Running mpv --no-config --ovc=rawvideo --of=image2 --ofopts=frame_pts=1 --o=%04d <some file> does produce files like

0000
0792
1608
2400
3192
4008
4800
5616
6408
7200
8016
8808
9600

But I don't know what unit they are? It's a 29.97 fps file, so maybe they are raw timestamps and need to be scaled by the timebase? I don't know how to extract it and I'll have to leave now, so no time to look it up :wink: but maybe that's already helpful.

po5 commented 1 year ago

Weird, I am getting sequential files with that command:

0000
0001
0002
0003
0004
0005

Whatever the issue is, it means it's not a portable solution and can't be used here.

christoph-heinrich commented 1 year ago

Assuming that those are the raw pts, it could be that for your file the timebase is such that those are the actual timestamps. You can look at the pts (and other frame related info) with ffprobe -i <file> -show_frames -select_streams 0. You might have to adjust the selected stream, but without that audio and video frames get interleaved in the output.

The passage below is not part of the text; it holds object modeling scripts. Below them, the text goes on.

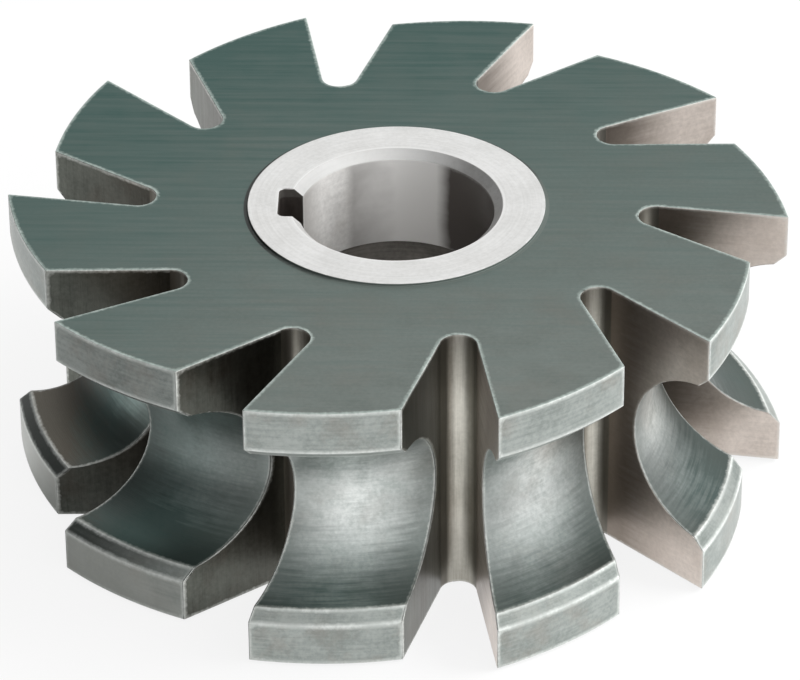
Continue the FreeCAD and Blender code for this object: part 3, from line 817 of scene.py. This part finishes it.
# White for the camera and, as far as it is lit, in reflections, mixed with a plain surface that
# takes the shadow. It is lit less within a sector of bearings and past a distance to the right.
def makeFloor(spec):
    half = spec["floorHalf"]
    mesh = bpy.data.meshes.new("floor")
    corners = [(-half, -half, 0), (half, -half, 0), (half, half, 0), (-half, half, 0)]
    mesh.from_pydata(corners, [], [(0, 1, 2, 3)])
    floor = bpy.data.objects.new("floor", mesh)
    bpy.context.scene.collection.objects.link(floor)
    made = bpy.data.materials.new("floor")
    made.use_nodes = True
    tree = made.node_tree
    tree.nodes.clear()
    path = addNode(tree, "ShaderNodeLightPath")
    glossy, through = path.outputs["Is Glossy Ray"], path.outputs["Is Transmission Ray"]
    mirrored = calculate(tree, "MAXIMUM", glossy, through)
    point = addNode(tree, "ShaderNodeTexCoord").outputs["Object"]
    bearing = addNode(tree, "ShaderNodeVectorMath", {"operation": "NORMALIZE"}, {0: point})
    lit = spec["mirrorGlow"]
    for field, fade in ((bearing.outputs[0], spec["sector"]), (point, spec["farRight"])):
        reach = reachToward(tree, field, fade["toward"])
        kept = remap(tree, reach, fade["from"], fade["to"], fade["least"], 1.0)
        lit = calculate(tree, "MULTIPLY", lit, kept)
    seen = path.outputs["Is Camera Ray"]
    strength = calculate(tree, "ADD", seen, calculate(tree, "MULTIPLY", mirrored, lit))
    share = calculate(tree, "ADD", mirrored, calculate(tree, "MULTIPLY", seen, spec["cameraGlow"]))
    matt = addNode(tree, "ShaderNodeBsdfDiffuse", None, {"Color": spec["floorColour"]})
    glow = addNode(tree, "ShaderNodeEmission", None, {"Color": white, "Strength": strength})
    sockets = {0: share, 1: matt.outputs[0], 2: glow.outputs[0]}
    both = addNode(tree, "ShaderNodeMixShader", None, sockets)
    addNode(tree, "ShaderNodeOutputMaterial", None, {"Surface": both.outputs[0]})
    mesh.materials.append(made)


# White to the camera. For the rest a dim level plus broad soft cards, each rising smoothly with how
# squarely a direction faces it. The lamp is turned to the cutter's middle.
def makeStudio(spec):
    world = bpy.data.worlds.new("studio")
    world.use_nodes = True
    tree = world.node_tree
    tree.nodes.clear()
    direction = addNode(tree, "ShaderNodeTexCoord").outputs["Generated"]
    level = spec["dim"]
    for card in spec["cards"]:
        share = addNode(tree, "ShaderNodeMapRange", {"interpolation_type": "SMOOTHSTEP"}, {
            "Value": reachToward(tree, direction, card["toward"]),
            "From Min": card["from"], "From Max": card["to"],
            "To Min": 0.0, "To Max": card["level"],
        }).outputs[0]
        level = calculate(tree, "ADD", level, share)
    path = addNode(tree, "ShaderNodeLightPath")
    level = calculate(tree, "MAXIMUM", level, path.outputs["Is Camera Ray"])
    back = addNode(tree, "ShaderNodeBackground", None, {"Color": white, "Strength": level})
    addNode(tree, "ShaderNodeOutputWorld", None, {"Surface": back.outputs[0]})
    bpy.context.scene.world = world
    lamp = bpy.data.lights.new("key", "AREA")
    lamp.shape, lamp.size, lamp.energy = "DISK", spec["keySize"], spec["keyPower"]
    key = bpy.data.objects.new("key", lamp)
    key.visible_glossy = False
    bpy.context.scene.collection.objects.link(key)
    place = Vector(spec["keyPlace"])
    aim = Vector((0, 0, middle * toMetres)) - place
    key.matrix_world = Matrix.Translation(place) @ aim.to_track_quat("-Z", "Y").to_matrix().to_4x4()


makeFloor(studio)
makeStudio(studio)
print("stage: floor and light made")
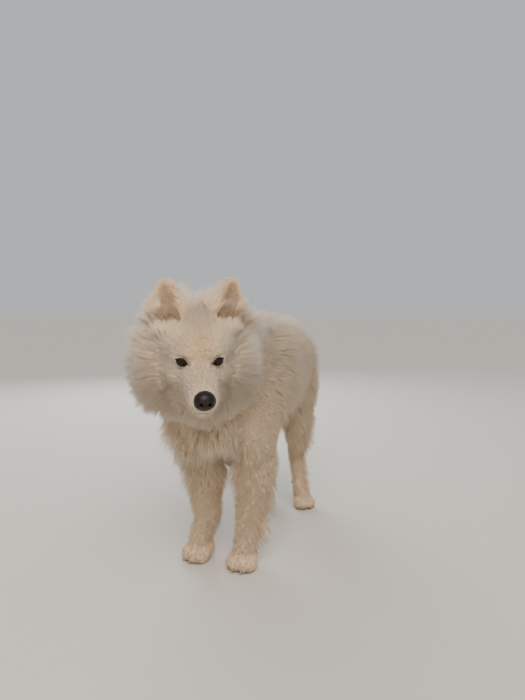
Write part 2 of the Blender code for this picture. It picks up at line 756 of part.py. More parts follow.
def front_leg_rows(side):
    for z, length, end, count in ((0.268, 0.084, 150, 5), (0.215, 0.070, 75, 3), (0.162, 0.056, 75, 3)):
        middle = Vector((side * 0.066, -0.190, z))
        rays = list(fan(middle, Vector((0, 0, -side)), Vector((0, 1, 0)), -20, end, count))
        yield rays, lambda root, out: Vector((0, 0.25, -1)), length, 0.018, 36


def painted(thing, colour, roughness):
    """A material of its own, from an sRGB hex colour, and smooth shading with the cuts kept crisp."""
    channels = [int(colour[i : i + 2], 16) / 255 for i in (1, 3, 5)]
    linear = [c / 12.92 if c <= 0.04045 else ((c + 0.055) / 1.055) ** 2.4 for c in channels]
    material = bpy.data.materials.new(thing.name)
    material.use_nodes = True
    surface = material.node_tree.nodes["Principled BSDF"]
    surface.inputs["Base Color"].default_value = (*linear, 1)
    surface.inputs["Roughness"].default_value = roughness
    thing.data.materials.clear()
    thing.data.materials.append(material)
    thing.data.shade_smooth()
    thing.data.set_sharp_from_angle(angle=math.radians(50))


def stood_on_origin(things):
    """Moves all so that the middle of the foot of their box is the origin, and tells by how much."""
    corners = [vert.co for thing in things for vert in thing.data.vertices]
    low = Vector([min(corner[i] for corner in corners) for i in range(3)])
    high = Vector([max(corner[i] for corner in corners) for i in range(3)])
    shift = Vector((-(low.x + high.x) / 2, -(low.y + high.y) / 2, -low.z))
    for thing in things:
        thing.data.transform(Matrix.Translation(shift))
    return shift


def main():
    clear_scene()
    body = make_body()
    parts = cut_apart(body)
    bpy.data.objects.remove(body)
    cut_mouth(parts["head"])
    parts["nose"] = make_nose(parts["head"])
    parts["tail"] = make_tail()
    rows = {"torso": torso_rows(), "tail": tail_rows(), "neck": neck_rows(), "head": head_rows()}
    for name, side in SIDES.items():
        parts[f"eye_{name}"] = make_eye(parts["head"], name, side)
        cut_cup(parts[f"ear_{name}"], side)
        add_claws(parts[f"front_paw_{name}"], FRONT_FEET[side], FRONT)
        add_claws(parts[f"hind_paw_{name}"], HIND_FEET[side], HIND)
        rows[f"front_leg_{name}"] = front_leg_rows(side)
        rows[f"hind_thigh_{name}"] = thigh_rows(side)
    for seed, (name, these) in enumerate(rows.items()):
        grow(parts[name], [part for other, part in parts.items() if other != name], these, seed)
    for name, thing in parts.items():
        kind = name.removesuffix("_left").removesuffix("_right")
        painted(thing, *LOOKS.get(kind, (CREAM, 0.85)))
    return stood_on_origin(parts.values())


SHIFT = main()
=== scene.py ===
# %% [markdown]
# # A samoyed, standing still
# A life-size samoyed looks to its left with its head low. The hard facts, such as where each foot
# stands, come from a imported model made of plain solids, and this lesson dresses that model. One skin
# takes the place of the flesh, and tens of thousands of tufts of hair grow from it. Eyes, nose and
# claws are pieces of their own. Everything is in metres, and the floor is z = 0.

# %% Load the fixed frame
import json
import math

import bmesh
import bpy
import numpy as np
from mathutils import Matrix, Vector
from mathutils.kdtree import KDTree

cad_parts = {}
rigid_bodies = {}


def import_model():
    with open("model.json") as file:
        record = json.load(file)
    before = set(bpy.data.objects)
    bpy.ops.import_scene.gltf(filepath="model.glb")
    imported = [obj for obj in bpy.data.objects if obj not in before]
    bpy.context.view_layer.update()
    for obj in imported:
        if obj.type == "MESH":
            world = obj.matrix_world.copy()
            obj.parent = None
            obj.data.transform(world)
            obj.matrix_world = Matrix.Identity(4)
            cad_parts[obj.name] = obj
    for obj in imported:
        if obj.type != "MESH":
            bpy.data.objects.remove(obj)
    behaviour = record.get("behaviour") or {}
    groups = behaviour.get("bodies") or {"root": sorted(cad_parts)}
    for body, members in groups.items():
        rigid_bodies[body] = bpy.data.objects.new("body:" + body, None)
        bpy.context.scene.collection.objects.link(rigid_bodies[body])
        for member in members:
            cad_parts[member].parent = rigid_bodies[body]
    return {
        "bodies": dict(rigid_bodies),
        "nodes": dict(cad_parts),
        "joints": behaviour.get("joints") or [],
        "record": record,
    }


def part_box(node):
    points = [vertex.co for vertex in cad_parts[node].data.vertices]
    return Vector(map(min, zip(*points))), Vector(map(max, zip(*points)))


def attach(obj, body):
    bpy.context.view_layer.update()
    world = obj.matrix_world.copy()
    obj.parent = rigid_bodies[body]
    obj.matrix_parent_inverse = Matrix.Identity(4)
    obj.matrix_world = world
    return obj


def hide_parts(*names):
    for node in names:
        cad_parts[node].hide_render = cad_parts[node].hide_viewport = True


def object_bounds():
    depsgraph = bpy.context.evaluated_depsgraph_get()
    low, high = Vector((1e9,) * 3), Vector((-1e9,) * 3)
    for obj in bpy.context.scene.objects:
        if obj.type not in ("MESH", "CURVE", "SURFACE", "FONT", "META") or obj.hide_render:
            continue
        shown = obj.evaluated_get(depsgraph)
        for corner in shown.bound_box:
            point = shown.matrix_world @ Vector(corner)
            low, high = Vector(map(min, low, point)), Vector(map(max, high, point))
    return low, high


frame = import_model()
solid_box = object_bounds()
print("nodes:", ", ".join(sorted(frame["nodes"])))

# %% [markdown]
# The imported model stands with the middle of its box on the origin. The dog's own measures are easier
# to read from another place: x = 0 down its middle and y = 0 between the legs. The nose leather tells
# how far apart the two frames are, because its place on the head is known. The head's frame starts
# midway between the eyes, with x to the dog's left, y back and z up.

# %% The dog's frame and the head's frame
LEFT, RIGHT = 1, -1
SIDES = {"left": LEFT, "right": RIGHT}
EYES_MIDDLE = Vector((0.0625, -0.4425, 0.5435))
HEAD_TURN, HEAD_NOD = math.radians(38), math.radians(17)
NOSE_AT, NOSE_RADII = Vector((0, -0.0895, -0.0495)), (0.0212, 0.0180, 0.0195)

head_turned = Matrix.Rotation(HEAD_TURN, 4, "Z") @ Matrix.Rotation(HEAD_NOD, 4, "X")
nose_low, nose_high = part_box("nose")
SHIFT = (nose_low + nose_high) / 2 - (EYES_MIDDLE + head_turned @ NOSE_AT)
SHIFT.z = 0
DOG = Matrix.Translation(SHIFT)
HEAD = DOG @ Matrix.Translation(EYES_MIDDLE) @ head_turned
print("the dog's frame is moved by", [round(value, 4) for value in SHIFT])

# %% [markdown]
# ## The camera
# The photograph was taken from the dog's left front, 0.64 m above the floor. The horizon lies 37
# pixels above the middle of the picture, so the camera looks down by a few degrees. Its focal length
# is 515 pixels on a picture 700 pixels high.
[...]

Although I've checked that with my file and I can't see how they are connected... Those numbers have to come from somewhere, so what's going on here??? I've also checked a different file, with different fps, got different output filenames from mpv, but still couldn't see how those numbers are related to the ones ffprobe spits out.

Edit: I forgot to mention before, I think we should consider using --ofopts=atomic_writing, as that would prevent us from reading partially written files.